- _Given data_:
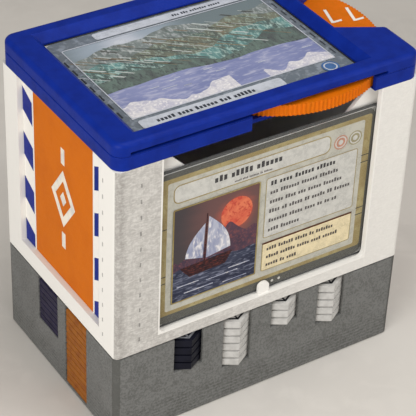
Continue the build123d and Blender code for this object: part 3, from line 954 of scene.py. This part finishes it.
def print_ship(sheet, gold):
    """The front card's picture."""
    sky = glow("ship_sky", sheet.point(SUN_PLACE), SUN_GLOW, *SHIP_SKY)
    sheet.plate("sky", SHIP_AREA, SHIP_CORNER, sky)
    sun = painted("ship_sun", SHIP_SUN, size=6.0)
    sheet.lay("sun", [round_loop(SUN_PLACE, SUN_RADIUS)], sun)
    hills = painted("ship_hills", SHIP_HILLS, size=5.0)
    sheet.lay("hills", [land(SHIP_AREA, **HILL_LINE)], hills)
    sea = painted("ship_sea", SHIP_SEA, size=5.0, stretch=(0.35, 1, 1.6))
    sheet.lay("sea", [land(SHIP_AREA, **SEA_LINE)], sea)
    sail = painted("ship_sail", SHIP_SAIL, size=6.0, stretch=(1, 1, 0.4))
    sheet.lay("main_sail", [sail_loop(**MAIN_SAIL)], sail)
    sheet.lay("fore_sail", [sail_loop(**FORE_SAIL)], sail)
    hull = painted("ship_hull", SHIP_HULL, size=3.0, stretch=(0.4, 1, 1.5))
    sheet.lay("hull", [HULL], hull)
    sheet.lay("mast", [MAST], hull)
    sheet.lay("foam", foam_loops(), sail)
    sheet.line("picture_line", SHIP_AREA, SHIP_CORNER, SHIP_LINE, gold)


# ---- Card in the lid: ridges over a lake

def streaks(area, count, seed):
    """Thin leaning brush strokes, one in each of as many columns."""
    chance = random.Random(seed)
    low, high = area
    column = (high[0] - low[0]) / count
    loops = []
    for index in range(count):
        length = chance.uniform(*STREAK_LENGTHS)
        width = chance.uniform(*STREAK_WIDTHS)
        u = low[0] + column * index + chance.uniform(0, column - width)
        v = chance.uniform(low[1], high[1] - length)
        lean = STREAK_LEAN * length
        loops.append([(u, v), (u + width, v), (u + width + lean, v + length), (u + lean, v + length)])
    return loops


def print_glints(sheet, material):
    """Short strokes of light at random places on the lake."""
    chance = random.Random(GLINT_SEED)
    (left, bottom), (right, top) = GLINT_AREA
    for number in range(GLINT_COUNT):
        u, v = chance.uniform(left, right), chance.uniform(bottom, top)
        far = (u + chance.uniform(*GLINT_LENGTHS), v + GLINT_WIDTH)
        sheet.lay(f"glint_{number}", [rounded((u, v), far, GLINT_CORNER, SMALL_STEPS)], material)


def top_card_place():
    """From a sheet's millimetres to the flat card's face."""
    low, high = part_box("top_card")
    return Matrix.Translation(((low[0] + high[0]) / 2, (low[1] + high[1]) / 2, high[2]))


def print_lake(sheet, pale):
    """The lid card's picture: sky, ridges, strokes of colour, lake and snowy banks."""
    sky = glow("top_sky", sheet.point(TOP_GLOW_PLACE), TOP_GLOW, *TOP_SKY)
    sheet.plate("sky", TOP_AREA, TOP_CORNER, sky)
    sheet.lay("moon", [round_loop(MOON_PLACE, MOON_RADIUS)], pale)
    for index, (base, peak, colours) in enumerate(TOP_RIDGES):
        tone = painted(f"top_ridge_{index}", colours, size=5.0, stretch=(1, 0.45, 1))
        sheet.lay(f"ridge_{index}", [land(TOP_AREA, base, peak, TOP_RIDGE_SEED + index)], tone)
    for index, colour in enumerate(STREAK_COLOURS):
        loops = streaks(STREAK_AREA, STREAK_COUNT, STREAK_SEED + index)
        sheet.lay(f"streaks_{index}", loops, ink(f"top_streak_{index}", colour))
    lake = painted("top_lake", TOP_LAKE, size=9.0, stretch=(0.4, 1.4, 1))
    sheet.lay("lake", [land(TOP_AREA, **LAKE_LINE)], lake)
    snow = painted("top_snow", TOP_SNOW, size=5.0)
    sheet.lay("banks", [land(TOP_AREA, **line) for line in BANK_LINES], snow)
    print_glints(sheet, pale)
    sheet.line("picture_line", TOP_AREA, TOP_CORNER, TOP_LINE, pale)


def print_top_card():
    """All that is printed on the card in the lid."""
    sheet = Sheet("top_print", "top_card", top_card_place())
    pale = ink("top_pale", TOP_PALE)
    dark = ink("top_ink", TOP_INK)
    border = painted("top_border", TOP_BORDER, size=TOP_BORDER_PATCH)
    sheet.plate("border", card_area(*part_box("top_card")), CARD_CORNER, border)
    print_lake(sheet, pale)
    ticks = []
    for u, size in (TOP_LEFT_TICK, TOP_RIGHT_TICK):
        ticks += blocks([(u, v) for v in TOP_TICK_ROWS], size)
    sheet.lay("ticks", ticks, dark)
    sheet.plate("front_plate", FRONT_PLATE, FRONT_PLATE_CORNER, pale)
    sheet.words("front_words", FRONT_PLATE_WORDS, dark)
    sheet.plate("back_plate", BACK_PLATE, BACK_PLATE_CORNER, pale)
    sheet.words("back_words", BACK_PLATE_WORDS, dark)
    badge = ink("top_badge", TOP_BADGE)
    sheet.lay("badge", [round_loop(TOP_BADGE_PLACE, TOP_BADGE_RADIUS)], badge)
    rings = [round_loop(TOP_BADGE_PLACE, radius) for radius in TOP_BADGE_RINGS]
    sheet.lay("badge_ring", rings, pale)


def print_sleeve_backs():
    """The sleeves' dark back films, seen round the cards."""
    tone = ink("sleeve_back", SLEEVE_BACK)
    sleeves = (("front", front_card_place(), "box"), ("top", top_card_place(), "top_card"))
    for name, place, body in sleeves:
        low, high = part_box(f"{name}_sleeve")
        face = card_area(low, high, SLEEVE_BACK_INSET)
        mesh = flat_mesh([rounded(*face, SLEEVE_BACK_CORNER)], PRINT_LAYER)
        mesh.transform(place @ Matrix.Translation((0, 0, SLEEVE_BACK_DEPTH * MM)))
        settle(f"{name}_sleeve_back", mesh, tone, body)


# ---- Dial numbers

def one_mesh():
    """A one as a stroke with a flag, centred on the origin."""
    half, top = STROKE_WIDTH / 2, DIGIT_HEIGHT / 2
    flag_end = -half - FLAG_LENGTH
    outline = [
        (half, -top),
        (half, top),
        (-half, top),
        (flag_end, top - FLAG_DROP),
        (flag_end, top - FLAG_DROP - STROKE_WIDTH),
        (-half, top - STROKE_WIDTH),
        (-half, -top),
    ]
    return flat_mesh([outline], NUMBER_THICKNESS)


def digit_mesh(character):
    """One digit as a thin plate, of the wanted height and centred on the origin."""
    if character == "1":
        return one_mesh()
    text = bpy.data.curves.new("digit", "FONT")
    text.body = character
    text.extrude = NUMBER_THICKNESS
    holder = bpy.data.objects.new("digit", text)
    mesh = bpy.data.meshes.new_from_object(holder)
    bpy.data.objects.remove(holder)
    bpy.data.curves.remove(text)
    points = [vertex.co for vertex in mesh.vertices]
    low = Vector([min(point[axis] for point in points) for axis in range(3)])
    high = Vector([max(point[axis] for point in points) for axis in range(3)])
    size = DIGIT_HEIGHT * MM / (high.y - low.y)
    flat = NUMBER_THICKNESS * MM / (high.z - low.z)
    mesh.transform(Matrix.Diagonal((size, size, flat, 1)) @ Matrix.Translation(-(low + high) / 2))
    return mesh


def print_numbers():
    """Plain numbers round the dial, each read from the side of the box opposite its front."""
    white = printed_plastic("number_white", NUMBER_WHITE, WHITE_SMOOTH, depth=NUMBER_LAYER_DEPTH)
    low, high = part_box("dial")
    centre = Matrix.Translation(((low[0] + high[0]) / 2, (low[1] + high[1]) / 2, high[2]))
    radius = (high[0] - low[0]) / 2 - NUMBER_INSET * MM
    out = Matrix.Translation((radius, 0, NUMBER_THICKNESS * MM / 2))
    text_turn = Matrix.Rotation(math.radians(NUMBER_TURN), 4, "Z")
    for step in range(NUMBER_COUNT):
        value = NUMBER_SHOWN - step
        turn = Matrix.Rotation(math.radians(NUMBER_PLACE + 360 / NUMBER_COUNT * step), 4, "Z")
        digits = str(value)
        for index, character in enumerate(digits):
            shift = (index - (len(digits) - 1) / 2) * DIGIT_PITCH * MM
            mesh = digit_mesh(character)
            mesh.transform(centre @ turn @ out @ text_turn @ Matrix.Translation((shift, 0, 0)))
            settle(f"dial_number_{value}_{index}", mesh, white, "dial")


# ---- Lines on the tokens

def hexagon(flats):
    """A hexagon with a corner to the front."""
    radius = flats / math.sqrt(3)
    angles = [math.radians(30 + 60 * step) for step in range(6)]
    return [(radius * math.cos(angle), radius * math.sin(angle)) for angle in angles]


def spoke(angle, length, width):
    """A bar from near the centre outwards."""
    along = Vector((math.cos(angle), math.sin(angle)))
    side = Vector((-along.y, along.x)) * width / 2
    start, end = along * width, along * length
    return [tuple(p) for p in (start + side, start - side, end - side, end + side)]


def token_lines(flats):
    """A thin hexagon inside a token's edge, and three spokes."""
    outer = flats - 2 * TOKEN_LINE_INSET
    outline = [hexagon(outer), hexagon(outer - 2 * TOKEN_LINE_WIDTH)]
    reach = (outer - TOKEN_LINE_WIDTH) / math.sqrt(3)
    spokes = [spoke(math.radians(angle), reach, TOKEN_LINE_WIDTH) for angle in SPOKE_ANGLES]
    return {"outline": outline, "spokes": spokes}


def print_tokens():
    """The lines on the top token of each front stack."""
    dark = ink("token_line_dark", TOKEN_LINE_DARK)
    pale = ink("token_line_pale", TOKEN_LINE_PALE)
    tones = {"navy_tokens_front": pale}
    tones.update({f"white_tokens_{where}": dark for where in ("left", "middle", "right")})
    for name, tone in tones.items():
        low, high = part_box(name)
        raised = high[2] + TOKEN_LINE_THICKNESS * MM / 2
        place = Matrix.Translation(((low[0] + high[0]) / 2, (low[1] + high[1]) / 2, raised))
        for part, loops in token_lines((high[0] - low[0]) / MM).items():
            mesh = flat_mesh(loops, TOKEN_LINE_THICKNESS)
            mesh.transform(place)
            settle(f"{name}_{part}", mesh, tone, "drawer")


# ---- Stage

def add_camera():
    """The camera, turned about the box's middle."""
    azimuth, elevation, roll = (math.radians(v) for v in (VIEW_AZIMUTH, VIEW_ELEVATION, VIEW_ROLL))
    flat = math.cos(elevation)
    back = Vector((math.sin(azimuth) * flat, -math.cos(azimuth) * flat, math.sin(elevation)))
    level = Vector((0, 0, 1)).cross(back).normalized()
    upright = back.cross(level)
    right = level * math.cos(roll) + upright * math.sin(roll)
    up = upright * math.cos(roll) - level * math.sin(roll)
    offset = right * VIEW_OFFSET[0] + up * VIEW_OFFSET[1] + back * VIEW_DISTANCE
    camera = bpy.data.objects.new("camera", bpy.data.cameras.new("camera"))
    bpy.context.scene.collection.objects.link(camera)
    turn = Matrix((right, up, back)).transposed().to_4x4()
    camera.matrix_world = Matrix.Translation((Vector((0, 0, AIM_HEIGHT)) + offset) * MM) @ turn
    camera.data.sensor_width = SENSOR_WIDTH
    camera.data.lens = SENSOR_WIDTH * FOCAL_PIXELS / IMAGE_SIDE
    bpy.context.scene.camera = camera


def add_lamps():
    """Three soft lamps and a pale world."""
    aim = Vector((0, 0, AIM_HEIGHT))
    for name, (place, size, power) in LAMPS.items():
        lamp = bpy.data.objects.new(name, bpy.data.lights.new(name, "AREA"))
        lamp.data.size = size * MM
        lamp.data.energy = power
        lamp.location = Vector(place) * MM
        lamp.rotation_mode = "QUATERNION"
        lamp.rotation_quaternion = (aim - Vector(place)).to_track_quat("-Z", "Y")
        bpy.context.scene.collection.objects.link(lamp)
    world = bpy.data.worlds.new("world")
    world.use_nodes = True
    background = world.node_tree.nodes["Background"]
    background.inputs["Color"].default_value = linear(WORLD_COLOUR)
    background.inputs["Strength"].default_value = WORLD_STRENGTH
    bpy.context.scene.world = world


def add_floor():
    """A pale floor just under the box."""
    square = rounded((-FLOOR_HALF, -FLOOR_HALF), (FLOOR_HALF, FLOOR_HALF))
    mesh = flat_mesh([square], FLOOR_THICKNESS)
    mesh.transform(Matrix.Translation((0, 0, -FLOOR_DROP * MM)))
    floor = bpy.data.objects.new("floor", mesh)
    colours = (FLOOR_COLOUR, shaded(FLOOR_COLOUR, FLOOR_SHADE), FLOOR_COLOUR)
    mesh.materials.append(painted("floor", colours, size=FLOOR_PATCH, roughness=0.7))
    bpy.context.scene.collection.objects.link(floor)


add_camera()
add_lamps()
add_floor()
dress_solids()
print_front_card()
print_top_card()
print_sleeve_backs()
print_numbers()
print_tokens()
bpy.context.scene.view_settings.view_transform = "Standard"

- _Given task_: Identify every line where the string "scene" appears.

- _Written response_:
Continue the build123d and Blender code for this object: part 3, from line 954 of scene.py. This part finishes it.
    bpy.context.scene.collection.objects.link(camera)
    bpy.context.scene.camera = camera
        bpy.context.scene.collection.objects.link(lamp)
    bpy.context.scene.world = world
    bpy.context.scene.collection.objects.link(floor)
bpy.context.scene.view_settings.view_transform = "Standard"